На середине тирады машина заглохла. Искра опять сбежала, в этот раз на скорости под восемьдесят километров в час. Как ни крутил водитель ключ в зажигании, возвращаться отказывалась. Даже лампочка, что освещала пластмассовой собачке обзор, и та погасла. Дядя Вася, ругаясь матерно, пытался затормозить, но тут на нас упал рев. Именно так — только что было тихо, и тут пространство разорвалось с оглушительным грохотом, переходящим в жуткий вой. Я не могла его описать, он бил по барабанным перепонкам, нарастая, набирая силу, приближаясь. Это… Будто над нами заходил на посадку реактивный лайнер, спутав взлетную полосу Екатеринбурга с расчищенной грейдером грунтовой дорогой из Зверево до Петровского!
Водитель вновь выругался, потому что машина завибрировала. Да так, что он с трудом удерживал руль. Стучали зубы, кости, мышцы. Я понимала, что нас сейчас накроет. И тогда — все! Все! В этот момент с неба перед нами упало черное, огромное, ревущее, пролетело дальше вдоль дороги, ломая деревья, мигая хороводом посадочных огней.
Черт! Это вовсе не пассажирский самолет, терпящий бедствие, а… Не знаю, что это! Военный истребитель? Я с изумлением увидела, как темная круглая громадина замерла метрах в сорока от нас, словно ей не требовалась полоса для торможения. Это невозможно, но мы сейчас в нее врежемся!
— Прыгай! — заорала я дяде Васе.
Отцепила ремень безопасности, стянула рюкзак. Дернула ручку и выпрыгнула на ледяную дорогу. Сгруппировалась, приземлившись правильно, переводя силу удара в кувырок. Ударилась, конечно, да и рюкзак мешал, но зато ноги — руки целы. Резво подскочила и прыгнула в сторону, в сугроб у поваленной ЭТИМ ели. Мало ли, сейчас ка — ак рванет! Зарылась по самую макушку, чувствуя, как снег холодит разгоряченные щеки.
Не рвануло. Выглянула, пытаясь оценить происходящее, хотя внутренний голос предлагал убираться подобру — поздорову. Дядя Вася прыгать не стал. Молоковоз летел в чудо техники. Оно было метров в тридцать длиной, черное, хищное, в бегающих по корпусу красно — белых огнях. Двигатели рычали, поднимая вихрь снежинок, метавшихся рождественской пургой в свете прожекторов. Кажется, современная техника шагнула так далеко, что мирные граждане — я то есть — за ее достижениями не поспевали!

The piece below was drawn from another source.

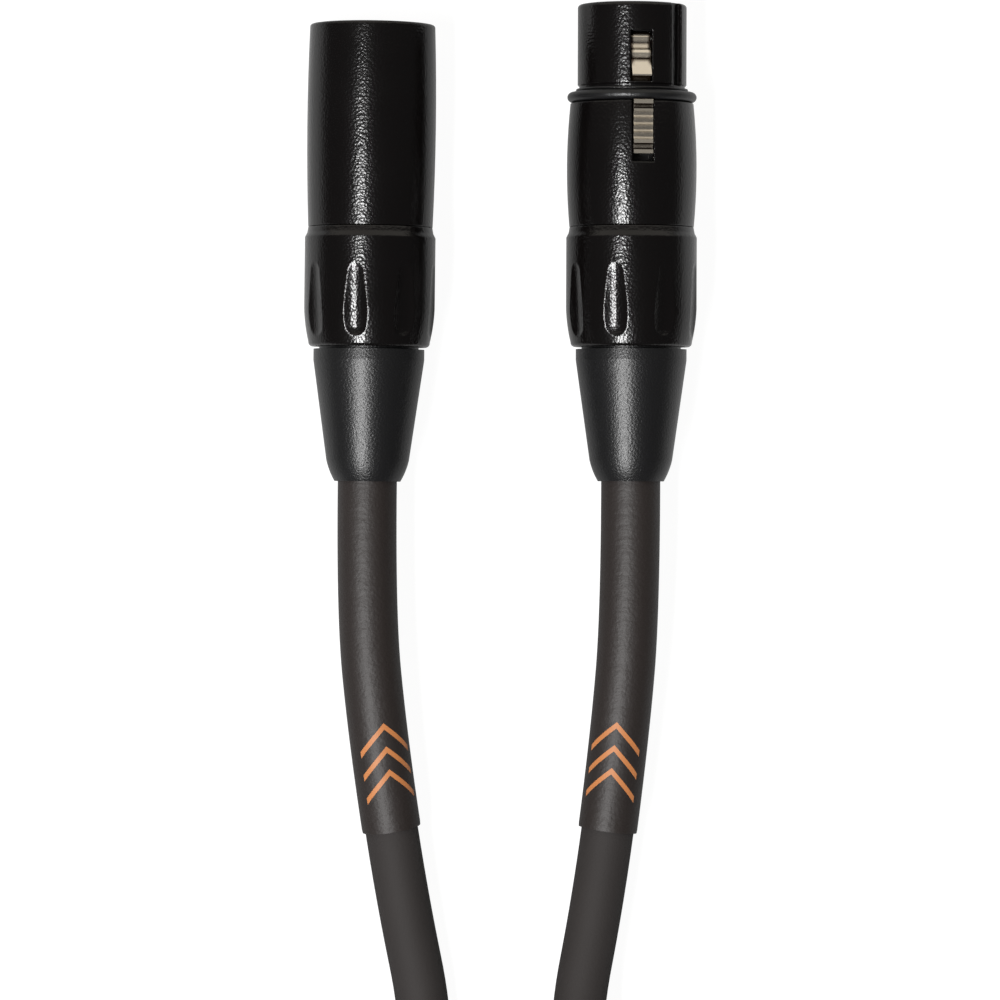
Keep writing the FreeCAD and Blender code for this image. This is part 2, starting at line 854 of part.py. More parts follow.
def hank_runs():
    """Each run of the hank: its side, its column, and its layer at the start and at the end.

    Two layers spiral in, then out, twice; a run climbs where the spiral turns back.
    """
    runs = []
    for pair in (0, 2):
        runs += [(-1, 1, pair, pair), (1, 1, pair, pair), (-1, 0, pair, pair), (1, 0, pair, pair + 1)]
        runs += [(-1, 0, pair + 1, pair + 1), (1, 1, pair + 1, pair + 1)]
    # the second pair starts on the run that climbs from the first
    side, column, _, layer = runs[6]
    runs[6] = (side, column, layer - 1, layer)
    return runs


def hank_stations():
    """Points of the hank with their headings and the share of each step taken by its first arc."""
    step, fold = SIZES["hank_step"], SIZES["hank_inner_fold"]
    top, low = SIZES["hank_top"], SIZES["hank_top"] - SIZES["hank_run"]
    middle, half = (top + low) / 2, SIZES["hank_waist_half"]
    drawn = fold - SIZES["hank_waist_column"]
    reach = (SIZES["hank_run"] / 2) - half
    bend = (reach**2 + drawn**2) / (2 * drawn)
    stations = []
    for side, column, layer, next_layer in hank_runs():
        wide = side * (fold + column * step)
        narrow = wide - side * drawn
        first, last = (top, low) if side < 0 else (low, top)
        heading = Vector(0, -1 if side < 0 else 1, 0)
        entry, leave = (middle + half, middle - half) if side < 0 else (middle - half, middle + half)
        level = SIZES["cable_radius"] + layer * step
        after = SIZES["cable_radius"] + next_layer * step
        waist = (level + after) / 2 + SIZES["hank_lift"]
        share = 0.5 + column * step / bend
        stations += [
            (Vector(wide, first, level), heading, share),
            (Vector(narrow, entry, waist), heading, None),
            (Vector(narrow, leave, waist), heading, 1.0 - share),
            (Vector(wide, last, after), heading, "fold"),
        ]
    return stations


def hank_wire():
    edges = []
    stations = hank_stations()
    for (start, heading, share), (end, _, _) in zip(stations, stations[1:]):
        if share is None:
            edges.append(Part.LineSegment(start, end))
            continue
        if share == "fold":
            quarter = (start + end) * 0.5 + heading * ((end - start).Length / 2)
            edges.append(Part.Arc(start, quarter, end))
            continue
        joint = start + (end - start) * share
        first, turned = arc_from(start, heading, joint)
        second, _ = arc_from(joint, turned, end)
        edges += [first, second]
    return Part.Wire([edge.toShape() for edge in edges])


def least_gap(wire, diameter):
    """Least gap between stretches of the hank that aren't neighbours along it, on points."""
    pace = 2.0
    points = wire.discretize(Distance=pace)
    apart = int(2.5 * diameter / pace)
    cells = {}
    for index, point in enumerate(points):
        cell = tuple(int(math.floor(c / diameter / 1.5)) for c in point)
        cells.setdefault(cell, []).append(index)
    least = 1e9
    for (a, b, c), members in cells.items():
        near = [
            i
            for x in (a - 1, a, a + 1)
            for y in (b - 1, b, b + 1)
            for z in (c - 1, c, c + 1)
            for i in cells.get((x, y, z), [])
        ]
        for one in members:
            for other in near:
                if other - one > apart:
                    least = min(least, points[one].distanceToPoint(points[other]))
    return least - diameter


def make_leads():
    for label, route in (("cable_male_lead", MALE_LEAD), ("cable_female_lead", FEMALE_LEAD)):
        points = [Vector(*p) for p in route]
        wire = rounded_route(points, 2 * SIZES["cable_radius"], label)
        feature(label, swept(wire, SIZES["cable_radius"]))


def make_sleeve(label, route, length):
    """Shrunk sleeve over the first stretch of the lead, from just inside the boot."""
    points = [Vector(*p) for p in route]
    heading = (points[0] - points[1]).normalize()
    wire = rounded_route(points[:5], 2 * SIZES["cable_radius"], label)
    inside = points[0] + heading * 5.0
    edges = [Part.LineSegment(inside, points[0]).toShape()]
    gone = 0.0
    for edge in wire.OrderedEdges:
        if gone + edge.Length < length:
            edges.append(edge)
            gone += edge.Length
            continue
        stop = edge.getParameterByLength(length - gone)
        edges.append(edge.Curve.toShape(edge.FirstParameter, stop))
        break
    feature(label, swept(Part.Wire(edges), SIZES["sleeve_radius"], SIZES["sleeve_bore"]))


def make_hank():
    wire = hank_wire()
    diameter = 2 * SIZES["cable_radius"]
    print(f"cable_hank: least gap to itself {least_gap(wire, diameter):.2f} mm")
    feature("cable_hank", swept(wire, SIZES["cable_radius"]))


def rounded_box_wire(half_width, bottom, top, corner, station):
    """A rounded rectangle square to Y."""
    edges = []
    corners = [
        (half_width, bottom, 1, -1),
        (half_width, top, 1, 1),
        (-half_width, top, -1, 1),
        (-half_width, bottom, -1, -1),
    ]
    spots = []
    for x, z, out, up in corners:
        centre = Vector(x - out * corner, station, z - up * corner)
        along = Vector(out * corner, 0, 0)
        above = Vector(0, 0, up * corner)
        middle = centre + (along + above) * math.sqrt(0.5)
        first, last = (centre + above, centre + along)
        if out * up < 0:
            spots.append((first, middle, last))
        else:
            spots.append((last, middle, first))
    for n, (first, middle, last) in enumerate(spots):
        edges.append(Part.Arc(first, middle, last).toShape())
        edges.append(Part.LineSegment(last, spots[(n + 1) % 4][0]).toShape())
    return Part.Wire(edges)


def make_tie():
    """Hook-and-loop strap round the hank's waist, with its end laid over on top."""
    step, thick = SIZES["hank_step"], SIZES["tie_thickness"]
    radius, room = SIZES["cable_radius"], 0.2
    half = SIZES["hank_waist_column"] + step + radius + room
    low = SIZES["hank_lift"] - room
    high = SIZES["hank_lift"] + 2 * radius + 3 * step + room
    station = SIZES["hank_top"] - SIZES["hank_run"] / 2 + SIZES["tie_width"] / 2
    inner = rounded_box_wire(half, low, high, radius, station)
    outer = rounded_box_wire(half + thick, low - thick, high + thick, radius + thick, station)
    length = Vector(0, -SIZES["tie_width"], 0)
    ring = Part.Face([outer, inner]).extrude(length)
    if ring.Volume < 0 or not ring.isValid():
        ring = Part.Face(outer).extrude(length).cut(Part.Face(inner).extrude(length))
    tail = Part.makeBox(half * 1.15, SIZES["tie_width"], thick)
    tail.translate(Vector(-half * 0.75, station - SIZES["tie_width"], high + thick))
    feature("hank_tie", ring.fuse(tail).removeSplitter())


make_male_shell()
make_male_insert()
for pole, turn in zip(("ground", "hot", "cold"), CONTACT_ANGLES):
    make_male_pin(f"male_pin_{pole}", turn)
make_female_shell()
make_gasket()
make_female_insert()
for pole, turn in zip(("ground", "hot", "cold"), CONTACT_ANGLES):
    make_female_contact(f"female_contact_{pole}", turn)
make_latch()
make_latch_pin()
make_latch_spring()
for side, plug, skirt in (("male", MALE, "male_skirt"), ("female", FEMALE, "female_skirt")):
    make_chuck(f"{side}_cable_clamp", plug)
    make_collar(f"{side}_collar", plug, SIZES[f"{side}_flute_roll"])
    make_boot(f"{side}_boot", plug)
    make_cable_end(f"{side}_cable_end", plug)
    for pole, turn in zip(("ground", "hot", "cold"), CONTACT_ANGLES):
        make_core(f"{side}_core_{pole}", plug, turn, SIZES[skirt] - 5.5)
make_leads()
make_sleeve("male_sleeve", MALE_LEAD, SIZES["sleeve_length"])
make_sleeve("female_sleeve", FEMALE_LEAD, SIZES["sleeve_length"])
make_hank()
make_tie()
doc.recompute()

# Every object has to be sound before anything is written


def finished_parts():
    for item in doc.Objects:
        if {"Invalid", "Error"} & set(item.State):
            raise RuntimeError(f"{item.Label} did not recompute: {item.State}")
    parts = [o for o in doc.Objects if o.TypeId in ("PartDesign::Body", "Part::Feature")]
    for part in parts:
        if part.Shape.isNull() or not part.Shape.isValid():
            raise RuntimeError(f"{part.Label} has no sound shape")
    return parts


os.makedirs("parts", exist_ok=True)
for part in finished_parts():
    part.Shape.exportStep(f"parts/{part.Label}.step")
    print(f"{part.Label}: {len(part.Shape.Solids)} solid, {part.Shape.Volume:.1f} mm3")
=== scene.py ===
import json
import math

import bpy
from bpy.props import FloatProperty, FloatVectorProperty, IntProperty, PointerProperty
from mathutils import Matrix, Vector

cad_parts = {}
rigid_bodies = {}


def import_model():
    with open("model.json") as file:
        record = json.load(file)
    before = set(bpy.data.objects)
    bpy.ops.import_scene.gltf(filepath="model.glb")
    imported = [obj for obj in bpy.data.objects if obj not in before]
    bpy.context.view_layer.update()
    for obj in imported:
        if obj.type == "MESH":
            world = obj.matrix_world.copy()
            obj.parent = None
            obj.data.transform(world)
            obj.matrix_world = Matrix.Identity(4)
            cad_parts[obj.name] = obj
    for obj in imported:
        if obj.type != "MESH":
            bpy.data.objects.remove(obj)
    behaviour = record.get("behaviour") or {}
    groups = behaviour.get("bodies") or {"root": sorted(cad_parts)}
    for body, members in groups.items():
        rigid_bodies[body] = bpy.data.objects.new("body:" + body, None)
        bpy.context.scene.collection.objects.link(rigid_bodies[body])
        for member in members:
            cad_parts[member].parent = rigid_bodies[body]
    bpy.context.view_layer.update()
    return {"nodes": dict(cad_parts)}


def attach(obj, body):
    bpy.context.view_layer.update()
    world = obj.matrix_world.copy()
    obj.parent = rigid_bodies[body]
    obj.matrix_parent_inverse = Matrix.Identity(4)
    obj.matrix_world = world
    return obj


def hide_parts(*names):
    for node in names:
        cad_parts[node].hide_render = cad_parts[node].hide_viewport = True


bl_info = {
    "name": "Microphone Cable",
    "version": (1, 0, 0),
    "blender": (4, 5, 0),
    "location": "View3D > Sidebar > Cable",
    "description": "Dresses the packed microphone cable: plugs, sleeves, cable and hank",
    "category": "Object",
}

MM = 0.001
POLES = ("ground", "hot", "cold")
SIDES = ("male", "female")

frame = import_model()

# The leads' routes in millimetres, as in the source, from each boot's mouth to the hank

MALE_LEAD = [
    (-19.56, -34.9, 9.6),
    (-19.79, -54.0, 9.6),
    (-18.1, -72.0, 8.0),
    (-14.8, -95.0, 5.2),
    (-10.3, -117.0, 3.9),
    (-13.1, -134.3, 3.9),
    (-25.2, -152.6, 3.9),
    (-31.7, -170.0, 3.9),
]
FEMALE_LEAD = [
    (19.15, -34.9, 9.6),
    (19.09, -54.0, 9.6),
    (17.6, -72.0, 8.0),
    (14.7, -95.0, 6.6),
    (10.4, -117.0, 8.8),
    (13.4, -134.0, 16.0),
    (25.4, -152.0, 26.0),
    (31.7, -169.0, 28.8),
]


# Settings


def linear(code):
    """An sRGB hex value as linear red, green and blue."""
    parts = [int(code[i : i + 2], 16) / 255.0 for i in (1, 3, 5)]
    return tuple(p / 12.92 if p <= 0.04045 else ((p + 0.055) / 1.055) ** 2.4 for p in parts)


def colour_property(name, default):
    return FloatVectorProperty(
        name=name,
        description=f"{name} of the real surface, in linear light",
        subtype="COLOR",
        size=3,
        min=0.0,
        max=1.0,
        default=linear(default),
    )


def length_property(name, description, millimetres):
    return FloatProperty(
        name=name, description=description, default=millimetres * MM, unit="LENGTH"
    )


class CableSizes(bpy.types.PropertyGroup):
    """Sizes of the cable, its sleeves, the hank and its tie."""

    radius: length_property("Cable radius", "Half the jacket's diameter", 3.9)
    sleeve_radius: length_property("Sleeve radius", "Outside of the shrunk sleeve", 4.35)
    sleeve_length: length_property("Sleeve length", "From the boot's mouth", 51.5)
    hank_fold: length_property("Inner fold", "Radius of the hank's inner folds", 23.4)
    hank_step: length_property("Step", "From one turn of the hank to the next", 8.3)
    hank_top: length_property("Hank top", "Where the upper folds begin", -183.0)
    hank_run: length_property("Hank run", "Length between the folds", 100.65)
    waist_half: length_property("Waist", "Half the straight stretch at the tie", 11.0)
    waist_column: length_property("Waist column", "Inner column's place at the tie", 13.4)
    lift: length_property("Lift", "Room for the tie under the waist", 1.4)
    tie_width: length_property("Tie width", "Width of the hook-and-loop tie", 18.0)
    tie_thickness: length_property("Tie thickness", "Thickness of the tie", 1.1)
    fold_points: IntProperty(
        name="Fold points", description="Control points in each fold", default=5, min=4, max=9
    )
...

Тем временем не только искра, но и тормоза покинули терпящий бедствие ЗИЛ, потому что остановиться ему не удалось. Вместо этого молоковоз свернул вбок и упал в канаву вдоль дороги. Затем, словно в замедленном кино, перевернулся. Так и лежал, выглядывая желтым хвостом цистерны, и я видела, как крутилось в воздухе заднее колесо. Тут рев двигателей и вибрация, от которой тряслись земля и деревья, посыпая меня мелким снежком с уцелевшей неподалеку ели, пропали.